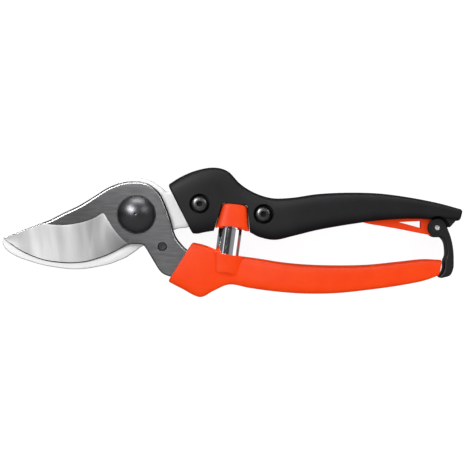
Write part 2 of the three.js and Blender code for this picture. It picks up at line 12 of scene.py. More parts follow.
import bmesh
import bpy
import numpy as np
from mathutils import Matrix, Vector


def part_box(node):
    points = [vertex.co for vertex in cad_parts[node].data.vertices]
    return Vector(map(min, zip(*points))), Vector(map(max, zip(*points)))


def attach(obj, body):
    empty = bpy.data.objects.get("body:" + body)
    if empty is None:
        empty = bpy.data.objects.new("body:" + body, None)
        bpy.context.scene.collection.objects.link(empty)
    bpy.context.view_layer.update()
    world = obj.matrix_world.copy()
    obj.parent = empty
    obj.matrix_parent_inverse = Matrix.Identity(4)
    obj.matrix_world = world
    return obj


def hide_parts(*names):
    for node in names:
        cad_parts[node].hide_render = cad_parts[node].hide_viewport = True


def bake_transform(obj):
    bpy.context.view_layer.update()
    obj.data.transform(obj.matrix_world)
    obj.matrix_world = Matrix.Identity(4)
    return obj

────

WRITTEN TASK: Write down every line of the data exactly as it appears above.

SOLUTION FOR THIS PROBLEM:
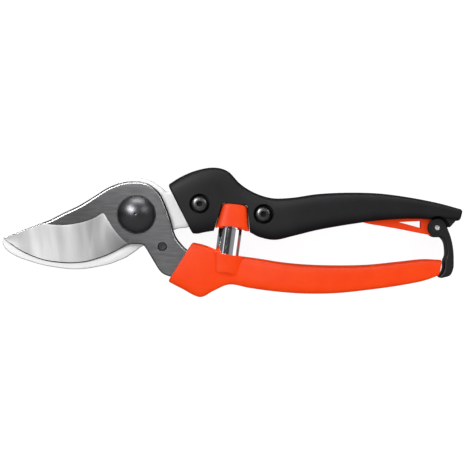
Write part 2 of the three.js and Blender code for this picture. It picks up at line 12 of scene.py. More parts follow.
import bmesh
import bpy
import numpy as np
from mathutils import Matrix, Vector


def part_box(node):
    points = [vertex.co for vertex in cad_parts[node].data.vertices]
    return Vector(map(min, zip(*points))), Vector(map(max, zip(*points)))


def attach(obj, body):
    empty = bpy.data.objects.get("body:" + body)
    if empty is None:
        empty = bpy.data.objects.new("body:" + body, None)
        bpy.context.scene.collection.objects.link(empty)
    bpy.context.view_layer.update()
    world = obj.matrix_world.copy()
    obj.parent = empty
    obj.matrix_parent_inverse = Matrix.Identity(4)
    obj.matrix_world = world
    return obj


def hide_parts(*names):
    for node in names:
        cad_parts[node].hide_render = cad_parts[node].hide_viewport = True


def bake_transform(obj):
    bpy.context.view_layer.update()
    obj.data.transform(obj.matrix_world)
    obj.matrix_world = Matrix.Identity(4)
    return obj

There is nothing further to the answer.